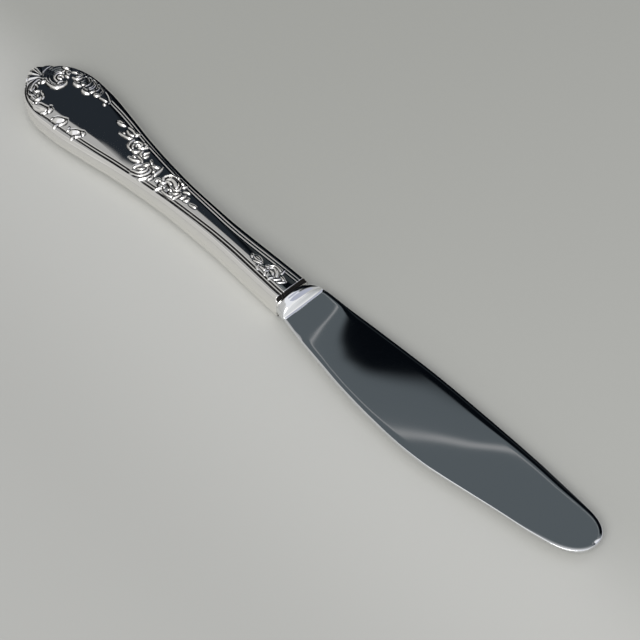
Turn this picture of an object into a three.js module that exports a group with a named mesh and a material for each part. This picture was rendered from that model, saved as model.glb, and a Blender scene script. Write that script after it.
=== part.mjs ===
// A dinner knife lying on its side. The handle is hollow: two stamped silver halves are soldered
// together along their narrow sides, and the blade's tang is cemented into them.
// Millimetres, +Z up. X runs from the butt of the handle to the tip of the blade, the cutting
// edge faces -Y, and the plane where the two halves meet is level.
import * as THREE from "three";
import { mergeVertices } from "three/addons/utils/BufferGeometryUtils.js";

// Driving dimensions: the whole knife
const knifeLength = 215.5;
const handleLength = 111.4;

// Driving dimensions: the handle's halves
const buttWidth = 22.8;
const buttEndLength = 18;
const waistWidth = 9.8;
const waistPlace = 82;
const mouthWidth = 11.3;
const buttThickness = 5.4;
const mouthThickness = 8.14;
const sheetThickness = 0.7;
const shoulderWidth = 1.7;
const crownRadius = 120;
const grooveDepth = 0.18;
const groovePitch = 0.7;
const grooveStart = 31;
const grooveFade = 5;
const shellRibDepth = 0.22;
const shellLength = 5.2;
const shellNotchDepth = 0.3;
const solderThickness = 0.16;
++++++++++
### SET EXERCISE
Reproduce each line of the material above precisely.

### EXERCISE OUTPUT
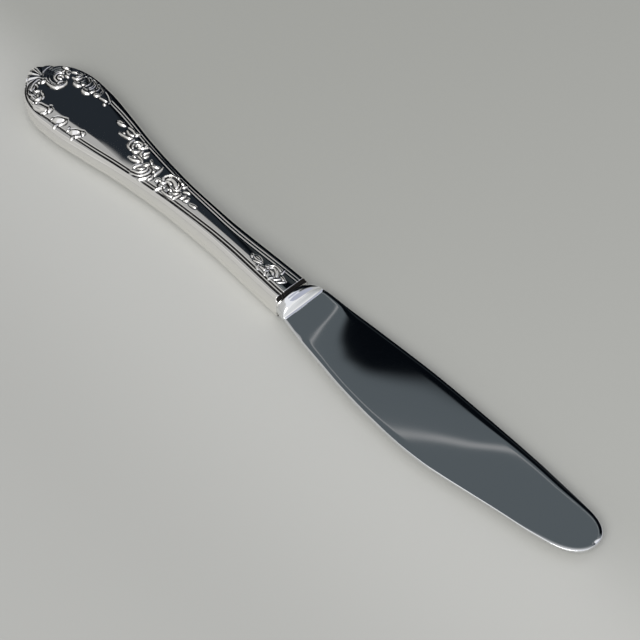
Turn this picture of an object into a three.js module that exports a group with a named mesh and a material for each part. This picture was rendered from that model, saved as model.glb, and a Blender scene script. Write that script after it.
=== part.mjs ===
// A dinner knife lying on its side. The handle is hollow: two stamped silver halves are soldered
// together along their narrow sides, and the blade's tang is cemented into them.
// Millimetres, +Z up. X runs from the butt of the handle to the tip of the blade, the cutting
// edge faces -Y, and the plane where the two halves meet is level.
import * as THREE from "three";
import { mergeVertices } from "three/addons/utils/BufferGeometryUtils.js";

// Driving dimensions: the whole knife
const knifeLength = 215.5;
const handleLength = 111.4;

// Driving dimensions: the handle's halves
const buttWidth = 22.8;
const buttEndLength = 18;
const waistWidth = 9.8;
const waistPlace = 82;
const mouthWidth = 11.3;
const buttThickness = 5.4;
const mouthThickness = 8.14;
const sheetThickness = 0.7;
const shoulderWidth = 1.7;
const crownRadius = 120;
const grooveDepth = 0.18;
const groovePitch = 0.7;
const grooveStart = 31;
const grooveFade = 5;
const shellRibDepth = 0.22;
const shellLength = 5.2;
const shellNotchDepth = 0.3;
const solderThickness = 0.16;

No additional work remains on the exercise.